§ Problem details:
Quote exactly the lines from the line containing "obj.data.transform(world)" to the line containing "PATCH_RADIUS = 7.7", both lines included, please, and nothing more.

☆ ☆ ☆

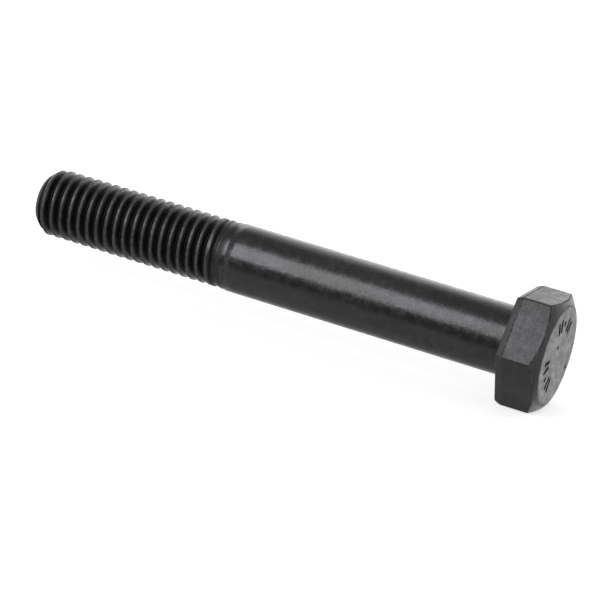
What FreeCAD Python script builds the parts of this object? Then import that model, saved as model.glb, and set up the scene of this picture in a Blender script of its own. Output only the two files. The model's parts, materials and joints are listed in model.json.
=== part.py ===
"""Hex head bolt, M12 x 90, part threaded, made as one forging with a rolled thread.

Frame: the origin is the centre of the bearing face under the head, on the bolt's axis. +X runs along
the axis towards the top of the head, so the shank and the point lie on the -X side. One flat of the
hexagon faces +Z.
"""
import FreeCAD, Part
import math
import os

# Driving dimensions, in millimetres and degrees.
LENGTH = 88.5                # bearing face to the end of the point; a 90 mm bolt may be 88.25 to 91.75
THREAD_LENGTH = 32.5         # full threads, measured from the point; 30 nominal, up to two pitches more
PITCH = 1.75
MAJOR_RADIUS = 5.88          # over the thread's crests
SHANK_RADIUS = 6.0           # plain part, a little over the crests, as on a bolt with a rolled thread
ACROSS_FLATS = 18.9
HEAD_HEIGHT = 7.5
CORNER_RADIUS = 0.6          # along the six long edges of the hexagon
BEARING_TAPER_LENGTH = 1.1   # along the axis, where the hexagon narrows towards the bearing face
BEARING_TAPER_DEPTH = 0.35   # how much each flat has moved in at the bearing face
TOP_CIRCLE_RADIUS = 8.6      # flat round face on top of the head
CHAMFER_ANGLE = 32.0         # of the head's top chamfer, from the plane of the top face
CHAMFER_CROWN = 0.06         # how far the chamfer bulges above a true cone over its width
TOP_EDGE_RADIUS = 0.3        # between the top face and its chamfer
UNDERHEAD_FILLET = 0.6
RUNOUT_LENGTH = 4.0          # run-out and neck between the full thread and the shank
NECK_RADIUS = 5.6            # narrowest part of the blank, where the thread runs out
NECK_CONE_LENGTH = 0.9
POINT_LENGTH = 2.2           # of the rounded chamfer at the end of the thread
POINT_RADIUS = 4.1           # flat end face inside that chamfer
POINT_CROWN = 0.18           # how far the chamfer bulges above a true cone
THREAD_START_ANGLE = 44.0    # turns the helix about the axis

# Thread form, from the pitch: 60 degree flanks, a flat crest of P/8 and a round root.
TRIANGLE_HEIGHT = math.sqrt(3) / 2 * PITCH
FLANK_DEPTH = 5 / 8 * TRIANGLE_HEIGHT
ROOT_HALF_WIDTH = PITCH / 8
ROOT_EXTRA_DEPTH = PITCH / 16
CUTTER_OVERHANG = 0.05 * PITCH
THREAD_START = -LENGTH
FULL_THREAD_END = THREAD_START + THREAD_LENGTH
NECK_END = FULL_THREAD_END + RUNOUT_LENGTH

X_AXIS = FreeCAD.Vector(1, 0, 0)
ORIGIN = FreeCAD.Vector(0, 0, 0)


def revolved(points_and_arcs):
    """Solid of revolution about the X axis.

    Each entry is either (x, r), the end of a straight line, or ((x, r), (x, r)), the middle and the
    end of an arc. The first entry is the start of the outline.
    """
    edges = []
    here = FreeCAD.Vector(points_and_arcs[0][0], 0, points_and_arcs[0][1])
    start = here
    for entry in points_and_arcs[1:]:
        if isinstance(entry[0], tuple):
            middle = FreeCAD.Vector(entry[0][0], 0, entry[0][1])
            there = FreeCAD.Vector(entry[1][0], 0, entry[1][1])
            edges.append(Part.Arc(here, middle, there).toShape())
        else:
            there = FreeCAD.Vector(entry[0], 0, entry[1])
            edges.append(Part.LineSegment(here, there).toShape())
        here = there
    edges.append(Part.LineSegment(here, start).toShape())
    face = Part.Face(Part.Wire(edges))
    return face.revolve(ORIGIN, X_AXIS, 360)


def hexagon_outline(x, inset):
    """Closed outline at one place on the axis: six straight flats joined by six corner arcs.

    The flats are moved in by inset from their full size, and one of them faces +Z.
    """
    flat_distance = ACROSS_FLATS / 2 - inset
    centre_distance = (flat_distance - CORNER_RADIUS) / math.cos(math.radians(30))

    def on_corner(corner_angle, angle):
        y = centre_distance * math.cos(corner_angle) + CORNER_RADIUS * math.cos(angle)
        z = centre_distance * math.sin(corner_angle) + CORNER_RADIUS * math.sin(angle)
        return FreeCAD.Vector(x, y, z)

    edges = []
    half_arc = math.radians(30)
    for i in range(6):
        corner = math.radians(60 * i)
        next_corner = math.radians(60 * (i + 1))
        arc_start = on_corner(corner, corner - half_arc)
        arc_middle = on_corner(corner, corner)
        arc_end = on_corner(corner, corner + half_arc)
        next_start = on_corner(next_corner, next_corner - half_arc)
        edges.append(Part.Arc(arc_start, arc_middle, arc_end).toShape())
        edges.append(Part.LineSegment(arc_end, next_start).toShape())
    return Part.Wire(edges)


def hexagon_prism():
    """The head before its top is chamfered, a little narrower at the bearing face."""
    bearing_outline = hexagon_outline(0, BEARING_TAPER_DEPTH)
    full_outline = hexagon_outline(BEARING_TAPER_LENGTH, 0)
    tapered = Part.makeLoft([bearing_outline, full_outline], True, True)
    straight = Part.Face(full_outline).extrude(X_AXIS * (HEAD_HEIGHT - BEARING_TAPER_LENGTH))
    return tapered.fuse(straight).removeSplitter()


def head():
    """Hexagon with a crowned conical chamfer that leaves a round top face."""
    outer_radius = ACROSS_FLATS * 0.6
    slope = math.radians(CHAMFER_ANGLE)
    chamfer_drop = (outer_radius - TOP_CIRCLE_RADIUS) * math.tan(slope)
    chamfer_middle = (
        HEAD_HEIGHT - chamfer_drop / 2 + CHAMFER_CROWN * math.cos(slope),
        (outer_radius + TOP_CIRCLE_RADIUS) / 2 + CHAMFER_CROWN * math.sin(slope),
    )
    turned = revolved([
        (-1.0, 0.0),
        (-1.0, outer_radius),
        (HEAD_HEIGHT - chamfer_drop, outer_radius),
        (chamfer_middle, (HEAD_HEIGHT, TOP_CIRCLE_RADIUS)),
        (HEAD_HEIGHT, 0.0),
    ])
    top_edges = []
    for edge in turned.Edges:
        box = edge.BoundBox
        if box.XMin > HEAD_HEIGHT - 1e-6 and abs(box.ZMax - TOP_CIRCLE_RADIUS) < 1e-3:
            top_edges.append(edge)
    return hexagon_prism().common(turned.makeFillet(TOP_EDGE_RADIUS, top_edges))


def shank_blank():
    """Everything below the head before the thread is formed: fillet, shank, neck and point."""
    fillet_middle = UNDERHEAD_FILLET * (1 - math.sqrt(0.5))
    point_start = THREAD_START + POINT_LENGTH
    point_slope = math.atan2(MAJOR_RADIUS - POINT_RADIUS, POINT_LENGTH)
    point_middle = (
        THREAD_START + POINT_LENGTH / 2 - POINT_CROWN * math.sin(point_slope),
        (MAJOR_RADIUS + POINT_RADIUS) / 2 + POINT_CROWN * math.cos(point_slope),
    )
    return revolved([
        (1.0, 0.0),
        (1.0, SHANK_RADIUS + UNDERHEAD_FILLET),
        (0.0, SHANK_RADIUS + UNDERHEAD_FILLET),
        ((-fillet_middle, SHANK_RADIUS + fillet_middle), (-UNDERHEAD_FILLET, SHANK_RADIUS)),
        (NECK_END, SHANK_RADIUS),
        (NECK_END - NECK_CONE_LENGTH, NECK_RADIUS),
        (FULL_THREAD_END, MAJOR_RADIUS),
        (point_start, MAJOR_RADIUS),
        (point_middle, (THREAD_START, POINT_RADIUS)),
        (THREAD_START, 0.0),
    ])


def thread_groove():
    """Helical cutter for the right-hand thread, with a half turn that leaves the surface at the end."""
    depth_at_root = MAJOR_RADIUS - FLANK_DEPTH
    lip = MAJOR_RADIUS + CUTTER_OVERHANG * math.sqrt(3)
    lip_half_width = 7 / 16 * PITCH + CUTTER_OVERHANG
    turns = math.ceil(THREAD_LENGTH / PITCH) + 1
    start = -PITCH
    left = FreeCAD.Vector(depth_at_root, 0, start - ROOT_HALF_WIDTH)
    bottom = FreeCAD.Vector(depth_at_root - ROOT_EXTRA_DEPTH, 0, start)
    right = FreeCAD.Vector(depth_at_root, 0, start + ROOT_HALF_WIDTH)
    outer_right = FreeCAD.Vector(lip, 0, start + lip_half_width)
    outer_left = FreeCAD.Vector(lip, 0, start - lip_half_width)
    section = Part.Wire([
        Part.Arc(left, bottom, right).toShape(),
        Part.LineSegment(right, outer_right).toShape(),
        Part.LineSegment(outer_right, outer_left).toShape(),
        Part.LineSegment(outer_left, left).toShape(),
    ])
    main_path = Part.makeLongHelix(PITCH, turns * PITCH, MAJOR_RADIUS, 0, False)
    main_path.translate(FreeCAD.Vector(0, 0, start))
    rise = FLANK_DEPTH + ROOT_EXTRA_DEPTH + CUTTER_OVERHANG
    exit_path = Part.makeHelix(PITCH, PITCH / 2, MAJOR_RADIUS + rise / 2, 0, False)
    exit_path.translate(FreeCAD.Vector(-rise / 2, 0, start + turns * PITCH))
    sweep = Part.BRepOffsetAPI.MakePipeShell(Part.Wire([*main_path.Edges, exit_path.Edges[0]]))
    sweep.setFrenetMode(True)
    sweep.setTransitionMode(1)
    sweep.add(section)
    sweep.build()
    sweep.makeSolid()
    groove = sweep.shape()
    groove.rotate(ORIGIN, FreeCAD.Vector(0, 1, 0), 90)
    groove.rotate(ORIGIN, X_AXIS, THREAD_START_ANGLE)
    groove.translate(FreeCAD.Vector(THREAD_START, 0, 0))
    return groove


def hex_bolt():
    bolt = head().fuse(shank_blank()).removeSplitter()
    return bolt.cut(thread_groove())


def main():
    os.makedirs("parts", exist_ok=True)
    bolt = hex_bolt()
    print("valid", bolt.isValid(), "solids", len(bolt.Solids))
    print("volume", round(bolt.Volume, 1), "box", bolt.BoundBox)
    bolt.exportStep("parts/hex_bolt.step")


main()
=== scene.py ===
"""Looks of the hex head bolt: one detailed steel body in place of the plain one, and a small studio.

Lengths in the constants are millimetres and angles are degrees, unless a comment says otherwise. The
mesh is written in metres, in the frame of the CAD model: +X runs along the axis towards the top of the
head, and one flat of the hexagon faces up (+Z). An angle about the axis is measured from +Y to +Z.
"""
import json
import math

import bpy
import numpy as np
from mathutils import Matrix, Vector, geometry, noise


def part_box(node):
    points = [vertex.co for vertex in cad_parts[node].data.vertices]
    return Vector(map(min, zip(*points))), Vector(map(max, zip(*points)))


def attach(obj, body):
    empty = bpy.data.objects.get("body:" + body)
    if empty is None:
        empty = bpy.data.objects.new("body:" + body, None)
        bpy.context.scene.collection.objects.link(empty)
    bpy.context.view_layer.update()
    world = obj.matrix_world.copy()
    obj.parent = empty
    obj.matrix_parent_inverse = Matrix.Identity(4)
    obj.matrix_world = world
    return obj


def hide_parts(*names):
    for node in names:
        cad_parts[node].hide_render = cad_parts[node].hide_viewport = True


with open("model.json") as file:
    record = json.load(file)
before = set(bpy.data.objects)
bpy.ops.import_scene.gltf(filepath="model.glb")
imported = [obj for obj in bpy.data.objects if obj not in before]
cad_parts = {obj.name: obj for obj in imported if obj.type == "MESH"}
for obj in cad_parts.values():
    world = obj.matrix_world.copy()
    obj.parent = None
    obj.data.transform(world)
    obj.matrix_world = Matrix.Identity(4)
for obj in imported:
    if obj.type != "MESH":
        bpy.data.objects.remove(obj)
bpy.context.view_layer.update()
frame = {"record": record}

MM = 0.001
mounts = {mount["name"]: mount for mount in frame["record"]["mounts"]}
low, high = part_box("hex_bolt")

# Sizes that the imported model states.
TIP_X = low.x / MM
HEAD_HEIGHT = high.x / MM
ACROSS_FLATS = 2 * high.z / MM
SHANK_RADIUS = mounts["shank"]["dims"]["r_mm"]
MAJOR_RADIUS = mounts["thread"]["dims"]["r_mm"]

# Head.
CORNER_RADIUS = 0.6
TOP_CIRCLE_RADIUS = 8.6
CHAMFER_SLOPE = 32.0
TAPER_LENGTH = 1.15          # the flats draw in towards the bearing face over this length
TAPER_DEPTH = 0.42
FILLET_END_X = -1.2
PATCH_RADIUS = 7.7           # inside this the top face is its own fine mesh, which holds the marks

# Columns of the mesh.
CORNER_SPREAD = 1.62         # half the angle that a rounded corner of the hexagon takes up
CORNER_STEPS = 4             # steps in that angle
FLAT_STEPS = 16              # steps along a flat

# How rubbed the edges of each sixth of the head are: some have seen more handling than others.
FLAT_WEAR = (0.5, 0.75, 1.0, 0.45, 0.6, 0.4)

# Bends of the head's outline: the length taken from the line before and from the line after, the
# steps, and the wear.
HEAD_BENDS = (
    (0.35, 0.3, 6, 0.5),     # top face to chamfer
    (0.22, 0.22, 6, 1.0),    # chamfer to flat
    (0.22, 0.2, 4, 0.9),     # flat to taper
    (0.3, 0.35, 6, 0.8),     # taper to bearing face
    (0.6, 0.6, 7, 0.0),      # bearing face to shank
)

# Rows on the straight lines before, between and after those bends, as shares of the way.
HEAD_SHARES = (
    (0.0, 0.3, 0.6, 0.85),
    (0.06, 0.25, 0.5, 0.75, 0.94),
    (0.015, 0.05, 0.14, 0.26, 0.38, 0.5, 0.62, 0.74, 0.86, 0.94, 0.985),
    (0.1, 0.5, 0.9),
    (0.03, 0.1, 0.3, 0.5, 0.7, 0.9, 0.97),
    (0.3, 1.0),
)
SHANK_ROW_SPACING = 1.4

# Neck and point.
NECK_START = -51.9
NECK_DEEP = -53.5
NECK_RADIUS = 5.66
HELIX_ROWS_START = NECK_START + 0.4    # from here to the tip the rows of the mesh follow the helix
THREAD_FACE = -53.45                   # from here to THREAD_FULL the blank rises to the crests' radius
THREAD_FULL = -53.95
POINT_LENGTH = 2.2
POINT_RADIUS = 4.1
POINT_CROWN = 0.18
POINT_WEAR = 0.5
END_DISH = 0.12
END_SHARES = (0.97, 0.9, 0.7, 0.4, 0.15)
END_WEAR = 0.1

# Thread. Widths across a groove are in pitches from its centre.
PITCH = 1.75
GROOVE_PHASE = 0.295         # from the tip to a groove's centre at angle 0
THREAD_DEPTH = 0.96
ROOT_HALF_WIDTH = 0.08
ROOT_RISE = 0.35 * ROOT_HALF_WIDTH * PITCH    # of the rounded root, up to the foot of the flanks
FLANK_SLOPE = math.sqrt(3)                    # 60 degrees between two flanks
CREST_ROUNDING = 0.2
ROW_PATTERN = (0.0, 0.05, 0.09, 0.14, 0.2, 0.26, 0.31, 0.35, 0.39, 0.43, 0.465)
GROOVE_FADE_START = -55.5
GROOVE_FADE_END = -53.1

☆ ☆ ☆

§ Reply to the task:
    obj.data.transform(world)
    obj.matrix_world = Matrix.Identity(4)
for obj in imported:
    if obj.type != "MESH":
        bpy.data.objects.remove(obj)
bpy.context.view_layer.update()
frame = {"record": record}

MM = 0.001
mounts = {mount["name"]: mount for mount in frame["record"]["mounts"]}
low, high = part_box("hex_bolt")

# Sizes that the imported model states.
TIP_X = low.x / MM
HEAD_HEIGHT = high.x / MM
ACROSS_FLATS = 2 * high.z / MM
SHANK_RADIUS = mounts["shank"]["dims"]["r_mm"]
MAJOR_RADIUS = mounts["thread"]["dims"]["r_mm"]

# Head.
CORNER_RADIUS = 0.6
TOP_CIRCLE_RADIUS = 8.6
CHAMFER_SLOPE = 32.0
TAPER_LENGTH = 1.15          # the flats draw in towards the bearing face over this length
TAPER_DEPTH = 0.42
FILLET_END_X = -1.2
PATCH_RADIUS = 7.7           # inside this the top face is its own fine mesh, which holds the marks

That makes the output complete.